Stale cake is a thing of misery because cake is only good on the day you bake it, when it’s at its freshest. But day-old cake is prime for an upgrade—a “dessert encore.”

My favourite instant dessert trick is to reheat cake in the microwave. If it has frosting or icing, it melts down and becomes a self-saucing dessert. You can repurpose leftover sponge into a hot dessert by pouring over a caramel sauce, heating it up, and serving it with hot fruit or whipped cream. Or, in summer, repurpose it into trifles or simply serve that microwaved cake with a scoop of ice cream.


The Joy of the Quick Pickle

I often see people asking what to do with leftover stalks, and the answer is simple: turn it into a pickle. Pickles are so easy to make, and they ensure you never waste.

  • The Brine: Take equal quantities of water and vinegar, add some salt, sugar, and seasoning.

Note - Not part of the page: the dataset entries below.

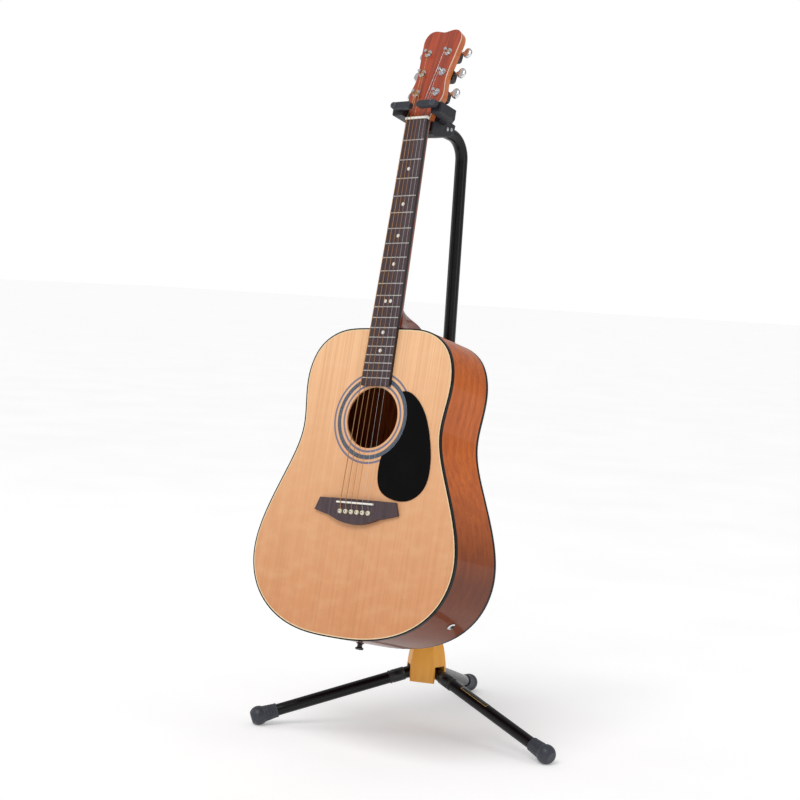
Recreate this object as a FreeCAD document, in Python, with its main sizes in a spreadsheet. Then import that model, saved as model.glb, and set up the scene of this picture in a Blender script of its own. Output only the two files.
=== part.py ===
"""Acoustic guitar hanging in a folding floor stand, built as separate named pieces.

Row frame: millimetres, +Z up, the guitar's front faces -Y, the floor is z = 0 and the
origin is under the middle of the whole object.

Three local frames are used:
  guitar   x to the treble side, y up the neck, z out of the soundboard, origin on the
           soundboard at the start of the scale
  mast     z up the leaning mast, origin where its axis enters the leg hub
  leg      x outwards along the leg, origin on its hinge pin
"""
import FreeCAD
import Part
import math
import os

from FreeCAD import Placement, Rotation, Vector

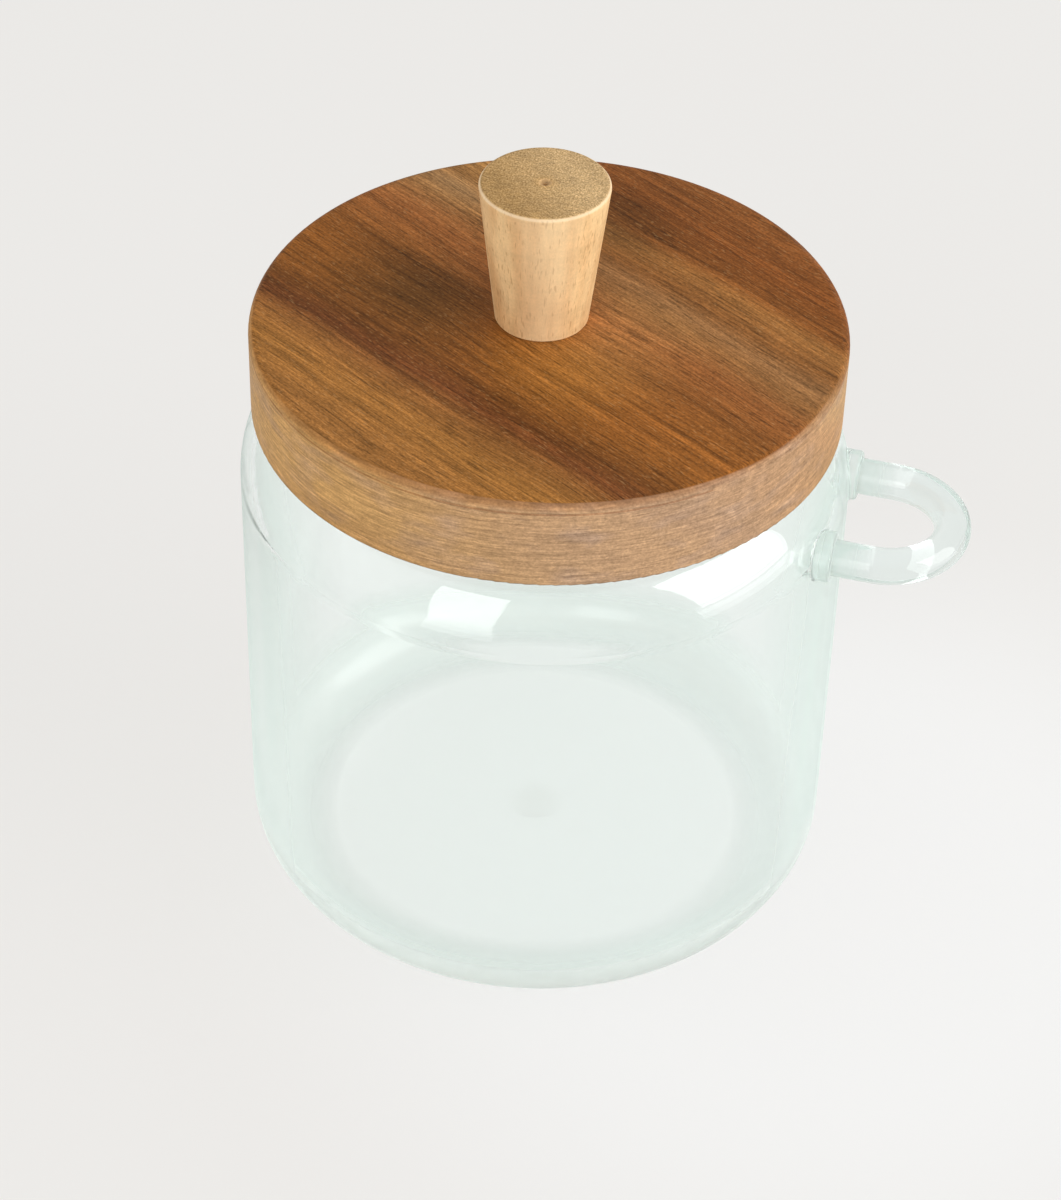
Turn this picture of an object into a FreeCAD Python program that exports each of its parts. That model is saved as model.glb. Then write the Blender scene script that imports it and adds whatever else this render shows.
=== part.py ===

Pour it over the scraps and submerge everything under the pickling brine.
  • Quick vs. Intense: Leave it for 24 hours for a quick pickle, or a couple of days for a more intense flavour.

I often have leftover onion from a salad. It never looks its best after it’s come out of the fridge—it usually looks like it’s been in the morgue, limp and flaccid. Now, I just chop it up and whack it into my current jar of pickles. By the end of the week, you’ve got instant pickles.

And who can forget the mighty turnip? I once had some turnips I couldn’t finish, so I thought, why not just pickle them? I don’t know what it is about turnips, but there’s something about them that gives me nostalgia. We simply need to find ways to maximise their use.

Upcycling your food is not only flavourful, delicious, and reduces waste, it just adds so much more to your culinary experience.